The AutoML tool TPOT was leveraged with a population size of 100 pipelines, with training proceeding for a total of 100 generations. The default maximum evaluation time of 5 minutes per model was set. As TPOT is an actively maintained open-source repository, for the purposes of future replication we enumerate this configuration’s set of allowable components in Table 55. The models listed in this table could be combined in any order any number of times. Models were selected such that their 10-fold cross-validated RMSE was optimized. TPOT also conducts its own internal optimization of model hyperparameters, thus we did not perform our own hyperparameter optimization of the TPOT pipelines.

Neural networks with Roost

The Roost Neural Network (NN) architecture was leveraged using the “example.py” script provided with its source code. Roost is a message-passing graph neural network which leverages the material stoichiometry instead of the material structure for its inputs. For details on the specific architecture (e.g., the number of message-passing layers, activation functions, etc.) we refer the reader to the original paper by Goodall et. al. for more details on how it is formulated [34]. Our work used the reference implementation found on the GitHub page reported by the original Roost publication.

Models are trained for a total of 512 epochs with the default settings. In the case of Roost models, the only feature provided is the composition of the system, given through the chemical formula.

Symbolic regression with SISSO

The first step of using SISSO is reducing the number of primary features down from a list of hundreds down to the tens. This is done due to the exponential computational cost of SISSO with respect to the number of features and the number of rungs being considered. To perform this down selection we first generate a rung 1 feature space including all of the primary features and operators that are used in the SISSO calculation. We then check how often each of the primary features appear in the ten thousand generated features that are most correlated to the target property. Additionally, we add units to all of the preselected primary features to ensure all generated expressions are valid.

In many cases, it was easy to infer what the abstract units are for the XenonPy descriptors. In a few cases where the units weren’t as clear, we compared the reported elemental values of those units to those of known sources (e.g., the NIST WebBook [118] or the CRC Handbook [109]) in order to determine the units. Finally, although it was generally easy to determine where the source of a feature was, sometimes we were unable to determine a source. In these cases, we refer to the features as a "XenonPy" feature (for example, “\(r_{XenonPy}\)”).
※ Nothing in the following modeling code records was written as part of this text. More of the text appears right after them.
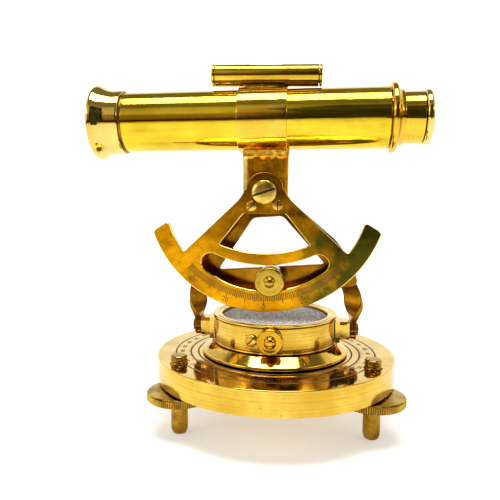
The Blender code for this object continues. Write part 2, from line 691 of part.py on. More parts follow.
def make_tube(tube):
    bm = ring(TUBE_BORE_R, TUBE_R, BELL_BACK + BELL_GROOVE, COLLAR_X - GAP, MEDIUM + 4)
    finish(along("X", bm), "main_tube", brass("bright_brass"), tube)
    front = BELL_FRONT
    bell = turned([
        (12.6, front), (BELL_RIM_R - 0.5, front), (BELL_RIM_R, front + 0.5), (BELL_RIM_R, front + 2.0),
        (BELL_RIM_R - 0.8, front + 3.0), (13.1, front + 4.9), (12.6, front + 7.0),
        (12.5, BELL_BACK - 0.5), (12.1, BELL_BACK), (11.1, BELL_BACK),
        (11.1, BELL_BACK + BELL_GROOVE - 0.1), (10.6, BELL_BACK + BELL_GROOVE - 0.1), (10.6, front + 7.5),
        (11.6, front + 7.5), (11.6, front + 3.0),
    ], MEDIUM + 4)
    finish(along("X", bell), "objective_bell", brass("bright_brass"), tube)
    lens = turned([
        (0, front + 3.9), (6.0, front + 4.2), (11.2, front + 5.2), (11.2, front + 7.2), (0, front + 7.2),
    ], MEDIUM, closed=False)
    finish(along("X", lens), "objective_lens", glass(), tube)


def make_collar(tube):
    start = COLLAR_X
    bore = DRAW_R + GAP
    bm = turned([
        (bore, start), (COLLAR_R - 0.8, start), (COLLAR_R, start + 0.7), (COLLAR_R, start + 1.8),
        (COLLAR_R - 0.8, start + 2.4), (11.4, start + 2.5), (10.5, start + 3.4), (10.2, start + 4.7),
        (bore, start + 4.7),
    ], MEDIUM + 4)
    finish(along("X", bm), "tube_collar", brass("bright_brass"), tube)


def make_eyepiece(tube):
    bm = ring(DRAW_INNER_R, DRAW_R, 28.0, CAP_X - GAP)
    finish(along("X", bm), "draw_tube", brass("bright_brass"), tube)
    cap = turned([
        (5.2, CAP_X), (CAP_R - 0.4, CAP_X), (CAP_R, CAP_X + 0.4), (CAP_R, CAP_X + 2.0),
        (CAP_R - 0.5, CAP_X + 2.5), (7.5, CAP_X + 2.9), (5.2, CAP_X + 2.9),
    ], MEDIUM)
    finish(along("X", cap), "eyepiece_cap", brass("bright_brass"), tube)
    lens = turned([
        (0, CAP_X), (4.9, CAP_X), (4.9, EYE_LENS_END - 1.0), (3.4, EYE_LENS_END - 0.2), (0, EYE_LENS_END),
    ], SMALL + 4, closed=False)
    finish(along("X", lens), "eye_lens", material("black_lens", (0.02, 0.02, 0.02), 0.15, 0.0), tube)


def level_place():
    """Where the level stands from the optical axis, and how it is turned."""
    return (LEVEL_MIDDLE, 0, LEVEL_Z - TUBE_Z), (0, math.radians(LEVEL_SKEW), 0)


def make_level(tube):
    half = LEVEL_HALF
    place, turn = level_place()
    case = finish(along("X", ring(3.1, LEVEL_R, 1.3 - half, half - 1.3, SMALL + 8)), "level_tube",
                  brass("bright_brass"), tube, place, turn)
    window = block((-LEVEL_WINDOW_X, -2.1, 1.5), (LEVEL_WINDOW_X, 2.1, 6))
    cut(case, window, "level_window", tube, place, turn)
    vial = along("X", rod(2.8, 2.2 - half, half - 2.2))
    fluid = material("vial_glass", (0.55, 0.85, 0.35), 0.05, 0.0)
    finish(vial, "level_vial", fluid, tube, place, turn)
    for side, word in ((-1, "left"), (1, "right")):
        cap = turned([
            (0, side * half), (LEVEL_R - 0.3, side * half), (LEVEL_R, side * (half - 0.3)),
            (LEVEL_R, side * (half - 1.0)), (0, side * (half - 1.0)),
        ], SMALL + 4, closed=False)
        finish(along("X", cap), f"{word}_level_cap", brass("bright_brass"), tube, place, turn)


# Assembly ----------------------------------------------------------------------------------------

def build():
    for old in list(bpy.data.objects):
        bpy.data.objects.remove(old, do_unlink=True)
    stand = anchor("vertical_axis", (AXIS_X, AXIS_Y, 0))
    tilt = anchor("elevation_axis", (PIVOT_X, 0, PIVOT_Z), stand)
    lean = anchor("upright_axis", (PIVOT_X, 0, PIVOT_Z), stand, (0, math.radians(-UPRIGHT_LEAN), 0))
    tube = anchor("optical_axis", (0, TUBE_Y, TUBE_Z), stand)
    make_base(stand)
    make_spindle(stand)
    make_feet(stand)
    make_drum(stand)
    make_compass_inside(stand)
    make_lugs(stand)
    make_leg_screws(stand)
    make_drum_screws(stand)
    make_upright(stand, lean)
    make_pivot(lean)
    make_sector_clamp(lean)
    make_sector(tilt)
    make_neck(tilt, tube)
    make_clamp_band(tube)
    make_tube(tube)
    make_collar(tube)
    make_eyepiece(tube)
    make_level(tube)


build()
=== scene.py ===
"""Looks for the brass surveyor's alidade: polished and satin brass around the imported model.

Lengths in this file are millimetres until a mesh is written.  X runs along the telescope with the
objective at -X, the front is -Y, and Z is up.
"""
from math import asin, ceil, cos, degrees, pi, radians, sin, sqrt

import bmesh
import bpy
from mathutils import Matrix, Vector, noise


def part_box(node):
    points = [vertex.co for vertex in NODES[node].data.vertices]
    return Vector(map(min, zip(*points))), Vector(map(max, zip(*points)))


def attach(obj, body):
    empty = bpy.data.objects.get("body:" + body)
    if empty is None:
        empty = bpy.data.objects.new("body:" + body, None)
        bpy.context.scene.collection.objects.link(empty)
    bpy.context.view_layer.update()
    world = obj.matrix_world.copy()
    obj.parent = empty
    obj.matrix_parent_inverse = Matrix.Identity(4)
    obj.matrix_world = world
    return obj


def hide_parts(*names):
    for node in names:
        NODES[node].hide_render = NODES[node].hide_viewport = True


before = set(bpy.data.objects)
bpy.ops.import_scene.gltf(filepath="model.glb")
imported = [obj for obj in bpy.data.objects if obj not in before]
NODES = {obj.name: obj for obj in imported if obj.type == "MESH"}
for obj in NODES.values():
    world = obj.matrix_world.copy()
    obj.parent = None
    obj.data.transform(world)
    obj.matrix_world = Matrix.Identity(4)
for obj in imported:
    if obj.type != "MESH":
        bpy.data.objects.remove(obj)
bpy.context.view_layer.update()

MM = 0.001
ORIGIN = Vector((0, 0, 0))


def middle(node):
    """The middle of a CAD node's box, in millimetres."""
    low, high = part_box(node)
    return (low + high) / 2 / MM


AXIS = Vector((middle("base_plate").x, middle("base_plate").y, 0))
TUBE = Vector((0, middle("main_tube").y, middle("main_tube").z))
PIVOT = Vector((middle("pivot_washer").x, AXIS.y, middle("pivot_washer").z))
KNOB = middle("sector_clamp_knob")
THUMB_Z = 37.7
LEAN = radians(3.9)
LEVEL_SKEW = radians(1.4)
LEVEL_LIES = Matrix.Translation(middle("level_tube") * MM) @ Matrix.Rotation(LEVEL_SKEW, 4, "Y")

# An edge is shaded as sharp when its faces turn by more than this.
PLATE_SHARP = radians(12)
KNURL_SHARP = radians(28)
USUAL_SHARP = radians(34)
NECK_SHARP = radians(40)
TURNED_SHARP = radians(50)
SADDLE_SHARP = radians(60)


# Materials

# How fine the noises in the brass are: the larger, the finer.
SMEAR_SCALE, SPECK_SCALE, RARE_SCALE, RIPPLE_SCALE = 210, 1100, 90, 75
LATHE_SCALE, LATHE_BAND_SCALE = 1700, 1150
SCRATCH_SCALE, SCUFF_SCALE, DARK_REFLECTION_SCALE = 1500, 330, 45
TARNISH = (0.10, 0.045, 0.010)
GLASS_ROUGHNESS = 0.03


def add(tree, kind, inputs=None, **settings):
    """A new shader node; its inputs are numbers, colours or the sockets that feed them."""
    made = tree.nodes.new("ShaderNode" + kind)
    for key, value in settings.items():
        setattr(made, key, value)
    for key, value in (inputs or {}).items():
        if isinstance(value, bpy.types.NodeSocket):
            tree.links.new(value, made.inputs[key])
        else:
            made.inputs[key].default_value = value
    return made


def maths(operation, *values):
    return add(values[0].id_data, "Math", dict(enumerate(values)), operation=operation).outputs[0]


def times(first, second):
    return maths("MULTIPLY", first, second)


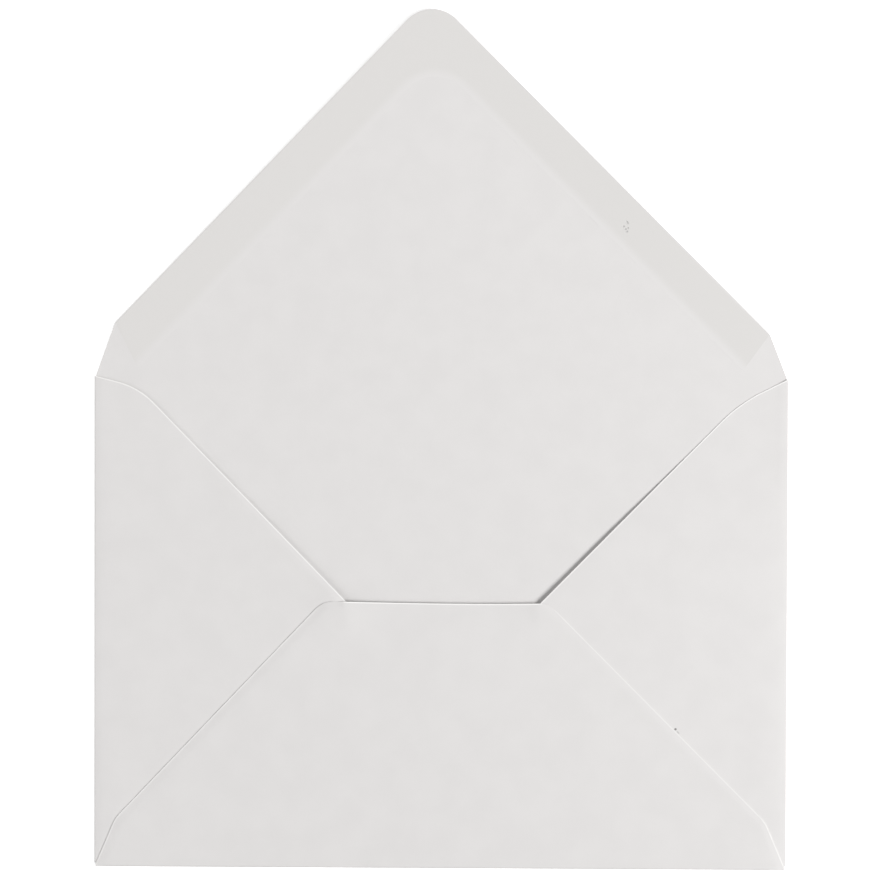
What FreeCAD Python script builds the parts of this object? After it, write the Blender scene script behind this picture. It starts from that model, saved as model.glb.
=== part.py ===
import FreeCAD, Part
import math
import os

# A pointed-flap envelope, lying on its address side with the top flap opened out.
# Millimetres. X runs across the envelope, Y towards the tip of the top flap, Z up.
# The origin is the middle of the address side's outer face, which lies on Z = 0.
# The blank is one sheet of paper: a front panel, a top flap, two side flaps and a
# bottom flap. The side flaps are folded in over the front panel first. The bottom
# flap is folded up over them and glued to them along its two slanting edges.

# Sheet and adhesives. The clearance keeps the curved faces of the glue and of the flaps
# on each side of it apart.
paper = 0.15
seam_glue = 0.05
seam_glue_clearance = 0.08
flap_gum = 0.03

# Finished size, closed
body_width = 162.0
body_height = 115.2

# Folds and pocket
side_fold_gap = 0.2
pocket_gape = 0.7
score_width = 0.6
score_depth = 0.04
flap_lift_degrees = 0.6

# Top flap. Its tip stands a little left of the middle and its left shoulder is the
# taller one, because the blank was cut slightly askew.
flap_reach = 89.25
flap_tip_shift = -3.0
flap_tip_radius = 8.2
flap_shoulder_inset = 4.4
flap_shoulder_rise_left = 12.1
flap_shoulder_rise_right = 10.1
flap_shoulder_radius = 2.5

# Side flaps
side_flap_relief = 0.5
side_shoulder_inset_left = 10.3
side_shoulder_drop_left = 3.1
side_shoulder_radius_left = 26.0
side_shoulder_inset_right = 11.4
side_shoulder_drop_right = 6.1
side_shoulder_radius_right = 50.0
side_tip_from_middle_left = 17.8
side_tip_from_middle_right = 19.0
side_tip_cover = 4.3
side_tip_radius = 4.0

# Bottom flap. Its top edge, which is the throat of the pocket, is cut a little hollow
# and stands higher at its left end.
bottom_flap_height = 62.1
bottom_flap_top_left = 27.5
bottom_flap_top_right = 25.2
bottom_flap_top_radius = 6.0
throat_rise_left = 0.25
throat_dip = 0.3
throat_dip_from_middle = 5.0
throat_dip_radius = 800.0
bottom_shoulder_inset = 4.9
bottom_shoulder_rise = 11.3
bottom_shoulder_radius = 7.0

# Adhesive strips
gum_width_left = 10.0
gum_width_right = 9.5
gum_edge_margin = 0.3
gum_inner_tip_radius = 9.0
gum_end_rise = 1.5
glue_width = 4.5
glue_edge_margin = 0.5

# Where the folds and edges lie
side_fold_radius = side_fold_gap / 2
seam_gap = seam_glue + 2 * seam_glue_clearance
bottom_fold_gap = side_fold_gap + paper + seam_gap
bottom_fold_radius = bottom_fold_gap / 2
fold_x = body_width / 2 - paper - side_fold_radius
crease_y = body_height / 2
fold_y = paper + bottom_fold_radius - body_height / 2
throat_y = bottom_flap_height - body_height / 2
side_flap_z = paper + side_fold_gap
seam_glue_z = side_flap_z + paper + seam_glue_clearance
bottom_flap_z = side_flap_z + paper + seam_gap
flap_tip_y = crease_y + flap_reach
flap_length = flap_reach / math.cos(math.radians(flap_lift_degrees))

# The pocket's swell is sampled this often each way for the smooth surface through it.
SWELL_SAMPLES = 13
# A cutting prism reaches this far above and below the paper.
PRISM_REACH = 20.0
# A rounded corner takes at most this share of the shorter run beside it.
CORNER_SHARE = 0.48
# Points closer together than this are one point.
SAME_POINT = 1e-6


def rounded_outline(corners):
    """Closed wire on Z = 0 through (x, y, radius) corners, each corner rounded by an arc."""
    count = len(corners)
    points = [FreeCAD.Vector(x, y, 0) for x, y, radius in corners]
    edges = []
    ends = []
    for i in range(count):
        here = points[i]
        back = points[i - 1] - here
        ahead = points[(i + 1) % count] - here
        half_angle = back.getAngle(ahead) / 2
        run = min(back.Length, ahead.Length) * CORNER_SHARE
        radius = min(corners[i][2], run * math.tan(half_angle))
        if radius <= 0:
            ends.append((here, here))
            continue
        back.normalize()
        ahead.normalize()
        start = here + back * (radius / math.tan(half_angle))
        end = here + ahead * (radius / math.tan(half_angle))
        inward = (back + ahead).normalize()
        middle = here + inward * (radius / math.sin(half_angle) - radius)
        edges.append(Part.Arc(start, middle, end).toShape())
        ends.append((start, end))
    for i in range(count):
        start = ends[i][1]
        end = ends[(i + 1) % count][0]
        if (end - start).Length > SAME_POINT:
            edges.append(Part.LineSegment(start, end).toShape())
    return Part.Wire(Part.__sortEdges__(edges))


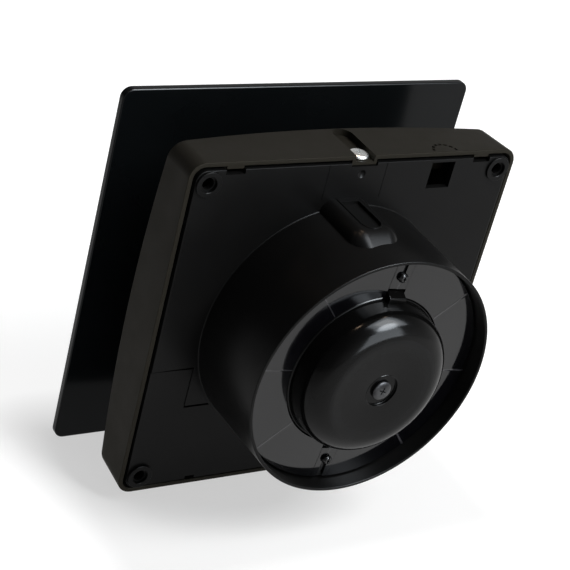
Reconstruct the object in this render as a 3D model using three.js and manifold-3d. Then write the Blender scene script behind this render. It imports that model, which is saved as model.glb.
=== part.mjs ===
// Bathroom extractor fan for a 100 mm duct, with a flat stand-off front panel.
// Millimetres, +Z up. The origin is where the duct axis meets the wall face.
// The duct spigot points along +Y, into the wall, and the front panel faces -Y, into the room.

import * as THREE from 'three';
import { mergeVertices } from 'three/addons/utils/BufferGeometryUtils.js';
import Module from 'manifold-3d';

const wasm = await Module();
wasm.setup();

// ---------- Driving dimensions ----------

const WALL_Y = 0;
const BOSS_HEIGHT = 0.8;
const PLATE_REAR_Y = WALL_Y - BOSS_HEIGHT;
const PLATE_THICKNESS = 2.4;
const PLATE_FRONT_Y = PLATE_REAR_Y - PLATE_THICKNESS;
const PLATE_HALF = 66.8;
const PLATE_CORNER = 4;
const FIXING_HALF_PITCH = 61.7;
const FIXING_HOLE_RADIUS = 2.2;
const FIXING_SEAT_RADIUS = 3;

const COVER_HALF = 69.5;
const COVER_CORNER = 6;
const COVER_WALL = 1.8;
const COVER_REAR_Y = -1.5;
const COVER_CORNER_Y = -19;
const COVER_DOME = 3.65;
const COVER_PINCH = 0.012;

const PANEL_SIZE = 150;
const PANEL_CORNER = 4;
const PANEL_THICKNESS = 3;
const PANEL_REAR_Y = -44.8;

const SPIGOT_REAR_Y = 37.3;
const SPIGOT_BASE_RADIUS = 49.75;
const SPIGOT_RIM_RADIUS = 49.25;
const SPIGOT_BORE = 48;
const SHROUD_BORE = 45.6;
const SHROUD_FRONT_Y = -21;
const SHROUD_WALL = 2;

// The motor pod, its struts and the shutter are turned a little about the duct axis.
const POD_TWIST = THREE.MathUtils.degToRad(7);
const VANE_COUNT = 8;

const CARRIER_REAR_Y = 30.2;
const CARRIER_FRONT_Y = 9;
const CUP_RADIUS = 28.4;
const CUP_WALL = 1.8;

const CAP_LIP_Y = 29.9;
const CAP_LIP_RADIUS = 31;
const CAP_SHOULDER_Y = 36.5;
const CAP_SHOULDER_RADIUS = 29.6;
const CAP_FACE_Y = 44.5;
const CAP_FACE_RADIUS = 20;
const CAP_WALL = 1.8;

const FILM_Y = 30.7;
const FILM_THICKNESS = 0.4;
const FILM_RADIUS = 47.3;
const FILM_HOLE = 31.9;
const STRIP_HALF = 3.85;
const FOLD_GAP = 0.3;
const PIN_RADIUS_AT = 39.3;

const SHAFT_RADIUS = 2;
const SHAFT_FRONT_Y = -19;
const SHAFT_REAR_Y = 34.8;
const BLADE_COUNT = 7;
const BLADE_TIP = 44;
const HUB_RADIUS = 17;

const GAP = 0.3;

// Sides of the round forms, from the duct down to the screws.
const DUCT_SIDES = 40;
const POD_SIDES = 28;
const SMALL_SIDES = 10;

// ---------- Colours ----------

function finish(color, roughness, metalness = 0) {
  return new THREE.MeshStandardMaterial({ color, roughness, metalness });
}

const materials = {
  panel: finish(0x0b0b0c, 0.08),
  casing: finish(0x1c1c1b, 0.45),
  pod: finish(0x161617, 0.3),
  film: finish(0x46464a, 0.15),
  impeller: finish(0x202021, 0.4),
  steel: finish(0x8d8f92, 0.35, 1),
  zinc: finish(0xb9babc, 0.3, 1),
  copper: finish(0x9a4a26, 0.4, 1),
  terminal: finish(0xd8d6cf, 0.5),
  liveLead: finish(0x5f3a22, 0.5),
  neutralLead: finish(0x2c4c86, 0.5),
};

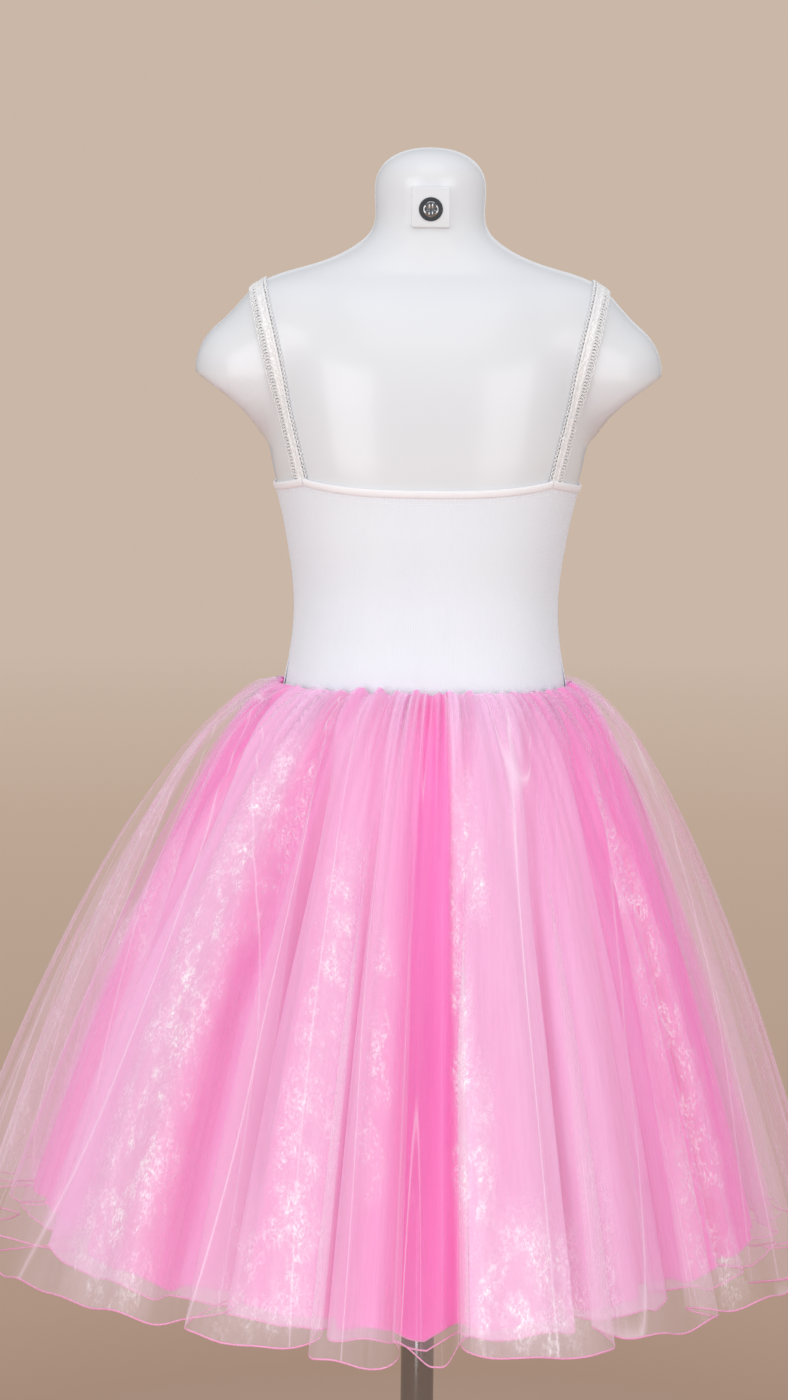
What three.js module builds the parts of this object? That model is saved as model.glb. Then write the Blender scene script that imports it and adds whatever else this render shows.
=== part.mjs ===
// A ballet tutu dress on a child's limbless torso form and its floor stand.
// Millimetres, +Z up. The origin is on the floor under the stand, the back of
// the dress faces -Y and the wearer's right-hand side faces +X.
import * as THREE from "three";

// ---- Driving dimensions ----

const seamGap = 0.3; // between two pieces that meet

const stand = {
  baseRadius: 140,
  baseThickness: 6,
  edgeBevel: 1.5,
  hubRadius: 20,
  hubHeight: 24,
  poleRadius: 11.5,
};

const form = {
  bottom: 430,
  domeStart: 969,
  top: 997,
  domePower: 2.3, // 2 would be a plain ellipse
  trunkPower: 2.25, // roundness of the trunk's sections, 2 is an ellipse
  neckPower: 2,
  trunkEnd: 890, // the sections turn from trunk to neck between these heights
  neckStart: 935,
  sides: 48,
  domeSteps: 5,
};
// Heights of the form's rings below the dome: from, to and step.
const formRings = [
  [form.bottom, 790, 30],
  [790, 934, 8],
  [934, form.domeStart, 9],
];
const farOut = 220; // beyond the form from any point inside it

// Trunk from hip to neck: height, half width, back and front depth.
const trunkStations = [
  [430, 101, -78, 70],
  [500, 109, -90, 77],
  [570, 105, -85, 83],
  [631, 94, -71, 83],
  [690, 88.5, -66, 80],
  [740, 94.5, -72, 79],
  [790, 106, -78, 80],
  [840, 112, -76, 74],
  [880, 112, -63, 60],
  [901, 108, -50, 49],
  [912, 92, -42, 46],
  [928, 56, -36, 43],
  [943, 39, -33, 42.5],
  [969, 37.5, -32, 43],
];

// The arm stubs are short round limbs, cut off square to this plane.
const shoulder = {
  start: [92, 0, 868],
  end: [121, 0, 848],
  startRadius: 38,
  endRadius: 36.5,
  cutPoint: [157, 0, 845],
  cutNormal: [0.577, 0, -0.817],
  blend: 22,
};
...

The optimal number of terms (up to 3) and rung (up to 2), i.e., the number of times operators is recursively applied to the feature space, is determined using a five-fold cross-validation scheme. For all models, we allow for an external bias term to be non-zero and use a SIS selection size of 500. The resulting descriptors were then evaluated using the same external test set for each of the other methods. To take advantage of SISSO’s ability to generate new composite descriptors and operate in large feature spaces, additional features were included in the SISSO calculations. A full list of features used in the SISSO work can be found in the linked GitHub repository.